Sri Lanka removed from UN child conflict blacklist

Nearly 1,400 children recruited to fight in Sri Lanka's civil war are still missingSri Lanka has been removed from a United Nations blacklist after making progress in child welfare.

The UN’s annual report, Children and Armed Conflict, praised the country’s efforts to improve health and education and to trace missing children.

The whereabouts of almost 1,400 children who were recruited to fight in Sri Lanka’s civil war is unknown.

UN Secretary General Ban Ki-moon said Sri Lanka had made serious efforts to trace those children.

He said this was the reason the country had been removed from the UN’s list.

Sri Lanka was also praised by a Unicef board member, who said the government’s efforts to distribute money for vaccinations and schooling during the war "amazing".

He also said the country now had some of the best child-health indicators in the region.

Sri Lanka’s civil war came to an end in 2009, after 26 years of conflict and up to 100,000 casualties as Tamils fought for for self-rule.

The BBC’s Charles Haviland in Sri Lanka says the country was once notorious for using children in conflict.

It is estimated about 7,000 children were recruited to fight for the Tamil Tigers alone, he says.

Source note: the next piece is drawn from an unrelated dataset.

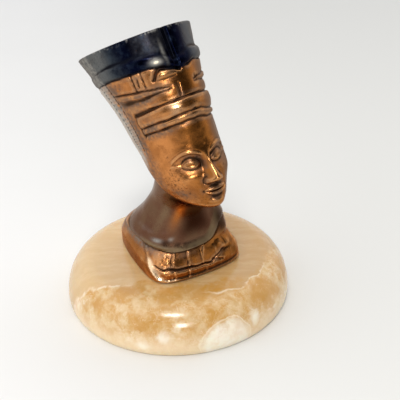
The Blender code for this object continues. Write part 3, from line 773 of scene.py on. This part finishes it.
def grey_zone(around, turned, rows, mottle):
    """Where grey-brown dulls the copper.

    Patina on the bands, the back edge, the jaw and a ledge, a darker strip under the brow band,
    and a painted shadow under the ribbon.
    """
    # A painted shadow just under the ribbon.
    ribbon_shadow = 0.95 * line(rows - RIBBON[0] + 0.03, 0.2) * within(around, -24, -9, 3)
    under = 0.75 * line(rows - BROW_BAND[0] + 0.22, 0.26) * within(around, -16, -7, 2)
    edge = 0.85 * within(turned, -84, -74, 4) * step(11.5, 13.5, rows)
    jaw = 0.55 * within(turned, -125, -70, 8) * within(rows, 9.2, 13.0, 0.8)
    round_spots = spots(around, rows, *GREY_AROUND)
    every = (ribbon_shadow, under, edge, jaw, round_spots, spots(turned, rows, *GREY_SPOTS))
    return np.clip(np.max(every, 0) * (1 + 0.35 * mottle), 0, 1)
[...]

Investigations by Sri Lanka’s National Child Protection Agency aimed at tracing 1,400 of these children still missing are ongoing.

Mr Ban said the military had vacated a number of schools it had been occupying, but said he was concerned that 15 facilities were still being used by security forces.

Fifty-two countries are named on the UN’s blacklist, with Syria, Yemen and Sudan among the most recent additions.

The report on Syria listed incidents of the torture and killing of children, as well as the use of children in conflict.